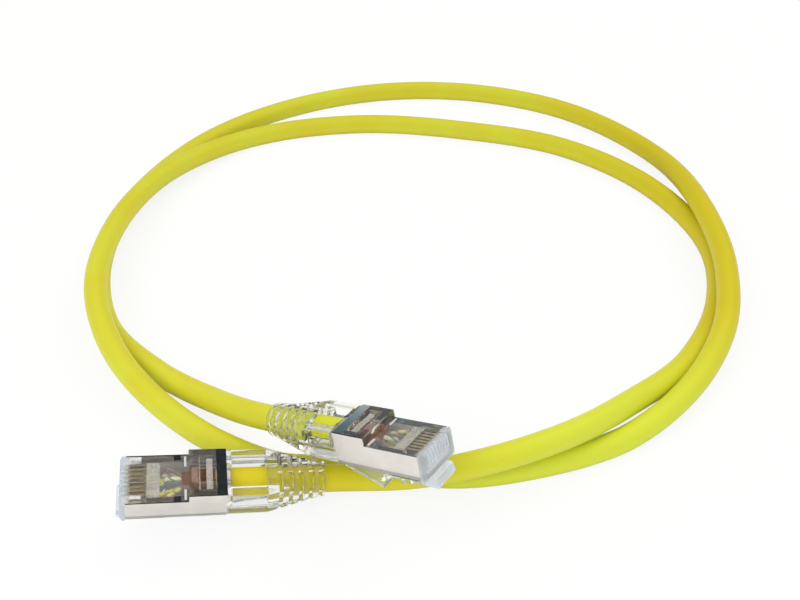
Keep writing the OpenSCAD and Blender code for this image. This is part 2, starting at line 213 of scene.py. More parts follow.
class BootSettings(bpy.types.PropertyGroup):
    """Sizes and finish of the two boots."""

    wall: length("Wall", "Thickness of the walls round the windows", 0.0012)
    corner: length("Corner", "Radius of the boot's long edges", 0.0012)
    grooves: bpy.props.IntProperty(name="Grooves", description="Rings of slots in the tail", default=5, min=1)
    groove_pitch: length("Groove pitch", "Distance between two rings of slots", 0.00215)
    groove_w: length("Groove width", "Width of a slot along the boot", 0.0009)
    rail: length("Rail", "Inset of a slot from the boot's end diameter, on each side", 0.00165)
    edge: length("Edge", "Radius of the boot's edges", 0.00012)
    tint: colour("Tint", "Tint of the clear boot", (0.97, 0.97, 0.95))


class StageSettings(bpy.types.PropertyGroup):
    """Floor and light."""

    floor: length("Floor", "Half the width of the floor", 2.0, high=10)
    sky: share("Sky", "Strength of the light from all round", 0.80, high=3)
    key: share("Key", "Power of the front lamp in watts", 2.0, high=50)
    rim: share("Rim", "Power of the back lamp in watts", 1.6, high=50)


def settings():
    return bpy.context.scene.patch_cable


class CableSettings(bpy.types.PropertyGroup):
    """All the settings of the patch cable."""

    cord: bpy.props.PointerProperty(name="Cord", description="The cable", type=CordSettings)
    plug: bpy.props.PointerProperty(name="Plug", description="The plugs", type=PlugSettings)
    boot: bpy.props.PointerProperty(name="Boot", description="The boots", type=BootSettings)
    stage: bpy.props.PointerProperty(name="Stage", description="Floor and light", type=StageSettings)


# Places

def placed(side):
    """The matrix that takes a point from a plug's own frame to the row frame."""
    turn = Euler([math.radians(a) for a in PLUG_TURN[side]], "XYZ")
    return Matrix.Translation(PLUG_AT[side]) @ turn.to_matrix().to_4x4()


def cable_axis(per_span):
    """Points on the cable's centre line, with so many steps between two points of the route."""
    cord = settings().cord
    lay_z = 0.4 * cord.diameter
    step = cord.diameter + LAYER_GAP
    ends = {s: [placed(s) @ Vector((-x, 0, AXIS_Z)) for x in STRAIGHT] for s in SIDES}
    way = ends["b"] + [Vector((x, y, lay_z + z * step)) for x, y, z in ROUTE] + ends["a"][::-1]
    spans = [(b - a).length for a, b in zip(way, way[1:])]
    straight = len(STRAIGHT) - 1
    last = len(way) - 1

    def heading(i):
        if i <= straight:
            return (way[1] - way[0]).normalized()
        if i >= last - straight:
            return (way[last] - way[last - 1]).normalized()
        before, after = spans[i - 1], spans[i]
        come, go = way[i] - way[i - 1], way[i + 1] - way[i]
        return (come * after / before + go * before / after) / (before + after)

    points = []
    for i in range(last):
        for k in range(per_span):
            t = k / per_span
            p = ((2 * t**3 - 3 * t**2 + 1) * way[i] + (t**3 - 2 * t**2 + t) * spans[i] * heading(i)
                 + (3 * t**2 - 2 * t**3) * way[i + 1] + (t**3 - t**2) * spans[i] * heading(i + 1))
            points.append(Vector((p.x, p.y, max(p.z, lay_z))))
    points.append(way[last])
    return points


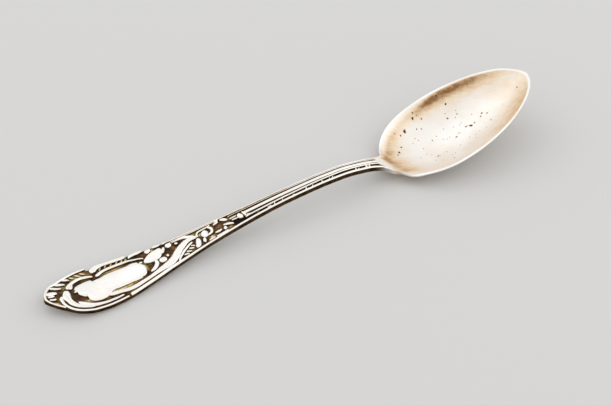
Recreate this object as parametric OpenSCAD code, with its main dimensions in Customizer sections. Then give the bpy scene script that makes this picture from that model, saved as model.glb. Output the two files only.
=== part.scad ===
// Old silver-plated table spoon with a scrolled, flowered handle, lying on a table.
// The tip of the handle points to -X, the tip of the bowl to +X, and the table is at zero height.
// The handle keeps the low side of its ornament at -Y.

/* [Whole spoon] */
// Length of the handle, from its tip to the bowl
handle_l = 142; // [120:1:170]
// Length of the bowl, from the neck to its tip
bowl_l = 68; // [55:1:80]

/* [Bowl] */
// Width of the bowl over its rim
bowl_w = 39.6; // [32:0.1:48]
// Depth of the bowl under its rim
bowl_depth = 7.7; // [6:0.1:9]
// Width of the rim's top edge
rim_w = 1; // [0.8:0.1:1.6]
// Height of the rim's outer edge
rim_lip = 0.6; // [0.4:0.1:1]
// Thickness of the bowl's floor
bowl_wall = 1.1; // [0.8:0.1:1.5]
// Height of the rim over the table, beside the neck
rim_heel_z = 4.1; // [3.9:0.1:4.8]
// Height of the rim over the table, at the bowl's tip
rim_tip_z = 19.7; // [17.5:0.1:21.5]

/* [Handle] */
// Width of the handle at its broad end
blade_w = 22.2; // [18:0.1:26]
// Width of the stem
stem_w = 6.1; // [5:0.1:7.5]
// Width of the neck where it meets the bowl
neck_w = 11.4; // [10:0.1:13]
// Thickness of the broad end under its ornament
blade_t = 1.6; // [1.2:0.1:2]
// Thickness of the stem under its reeds
stem_t = 2.2; // [1.8:0.1:2.8]
// Thickness of the neck where it meets the bowl
neck_t = 2.4; // [2:0.1:3]
// Height of the arch under the stem
arch_h = 7.6; // [5:0.1:9]

/* [Ornament] */
// Height of the ornament over the ground of the handle
relief_h = 0.7; // [0.4:0.05:0.9]
// Height of the reeds and edge threads
thread_h = 0.5; // [0.3:0.05:0.7]
// Width of the threads along the edges
thread_w = 0.8; // [0.6:0.05:1]
// Ridges of the shell at the handle's tip
shell_ridges = 6; // [5:1:8]
// Gap between the ornament and the ground that carries it
seat_gap = 0.02; // [0.01:0.01:0.05]

/* [Hidden] */

// Colours of the worn silver, of the dark ground and of the bright high points
silver = "#d8d2c4";
ground = "#6f6250";
bright = "#f1ede2";

total_l = handle_l + bowl_l;
blade_end_share = 0.56;
neck_start_share = 0.915;
blade_end = blade_end_share * handle_l;
neck_start = neck_start_share * handle_l;
centre_share = 0.43;
bowl_centre = handle_l + centre_share * bowl_l;

// Steps along the pieces and round the bowl
blade_steps = 44;
stem_steps = 26;
neck_steps = 10;
bowl_rings = 11;
bowl_spokes = 64;

// Shape of the bowl's outline and section, each a power of the way out from its widest place
tip_bend_share = 1.8;
tip_round_share = 0.63;
heel_bend_share = 2.2;
heel_round_share = 0.48;
section_share = 2.3;
heel_reach_share = 0.96;

// Lean of the worn tip to the far side, and how late the leans of the tip and the heel set in
tip_lean_share = 0.04;
tip_lean_bend_share = 4;
heel_lean_bend_share = 5;

// Roundness of the hollow's inner rings ahead and behind, and how late they take the outline's form
tip_ring_share = 1.85;
heel_ring_share = 2.4;
ring_late_share = 5;

// Shape of the handle's round end
end_share = 0.141;
end_bend_share = 2.5;
end_round_share = 0.75;
end_flat_share = 0.05;

// Half width of the handle between the stem's and the broad end's, along its length
taper_shares = [
  [0.141, 1], [0.197, 0.89], [0.254, 0.72], [0.324, 0.495], [0.408, 0.3],
  [0.493, 0.17], [0.592, 0.06], [0.7, 0.01], [0.83, 0], [1, 0],
];
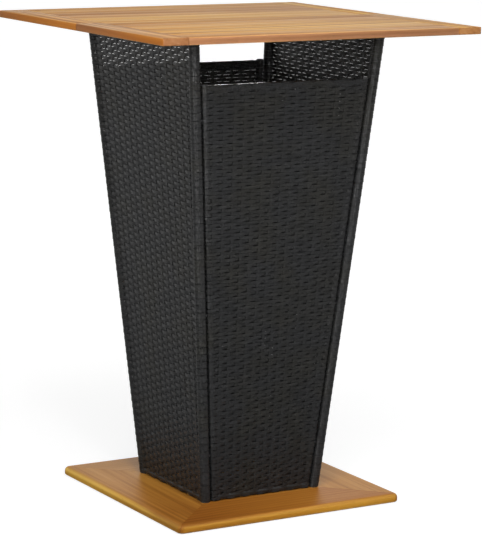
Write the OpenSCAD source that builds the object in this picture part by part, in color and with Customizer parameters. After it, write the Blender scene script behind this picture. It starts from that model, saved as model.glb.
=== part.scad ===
// Square bar table: a slatted top in two halves, a tapered pillar of four woven panels on tube frames,
// and a foot board of four mitred pieces. Its origin is on the floor, under the middle of the table.
// The front faces -Y, and the front and back panels stop short of the top to leave an opening.

/* [Table] */
// Height of the top's surface above the floor
table_h = 1100; // [900:10:1200]
// Side of the square top
top_w = 800; // [700:10:900]
// Thickness of the top's boards
top_t = 16; // [14:1:22]
// Side of the square base
base_w = 578; // [520:2:650]
// Thickness of the base's boards
base_t = 20; // [16:1:28]

/* [Top boards] */
// Width of the end boards, which run across the slats' ends
end_board_w = 60; // [50:1:80]
// Gap between neighbouring boards of the top
board_gap = 0.4; // [0.2:0.1:1]
// Gap between the top's two halves
half_gap = 1; // [0.4:0.2:3]
// Radius of the top's upright corners
top_corner_r = 4; // [2:1:10]
// Diameter of the dowels between slats and end boards
dowel_d = 8; // [6:1:9]
// Length of a dowel
dowel_len = 34; // [24:2:40]
// Distance between the two dowels in one slat's end
dowel_pitch = 34; // [20:2:40]

/* [Battens] */
// Width of the battens under the top
batten_w = 45; // [30:1:60]
// Thickness of the battens
batten_t = 16; // [12:1:20]
// Distance of each batten's middle from the table's middle
batten_x = 120; // [80:5:150]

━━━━

## Exercise description
Starting at the line that contains "Recreate this object" and ending at the line that contains "rim_tip_z = 19.7; // [17.5:0.1:21.5]", repeat each line exactly, both ends included, and nothing else.

## Solution to the exercise
Recreate this object as parametric OpenSCAD code, with its main dimensions in Customizer sections. Then give the bpy scene script that makes this picture from that model, saved as model.glb. Output the two files only.
=== part.scad ===
// Old silver-plated table spoon with a scrolled, flowered handle, lying on a table.
// The tip of the handle points to -X, the tip of the bowl to +X, and the table is at zero height.
// The handle keeps the low side of its ornament at -Y.

/* [Whole spoon] */
// Length of the handle, from its tip to the bowl
handle_l = 142; // [120:1:170]
// Length of the bowl, from the neck to its tip
bowl_l = 68; // [55:1:80]

/* [Bowl] */
// Width of the bowl over its rim
bowl_w = 39.6; // [32:0.1:48]
// Depth of the bowl under its rim
bowl_depth = 7.7; // [6:0.1:9]
// Width of the rim's top edge
rim_w = 1; // [0.8:0.1:1.6]
// Height of the rim's outer edge
rim_lip = 0.6; // [0.4:0.1:1]
// Thickness of the bowl's floor
bowl_wall = 1.1; // [0.8:0.1:1.5]
// Height of the rim over the table, beside the neck
rim_heel_z = 4.1; // [3.9:0.1:4.8]
// Height of the rim over the table, at the bowl's tip
rim_tip_z = 19.7; // [17.5:0.1:21.5]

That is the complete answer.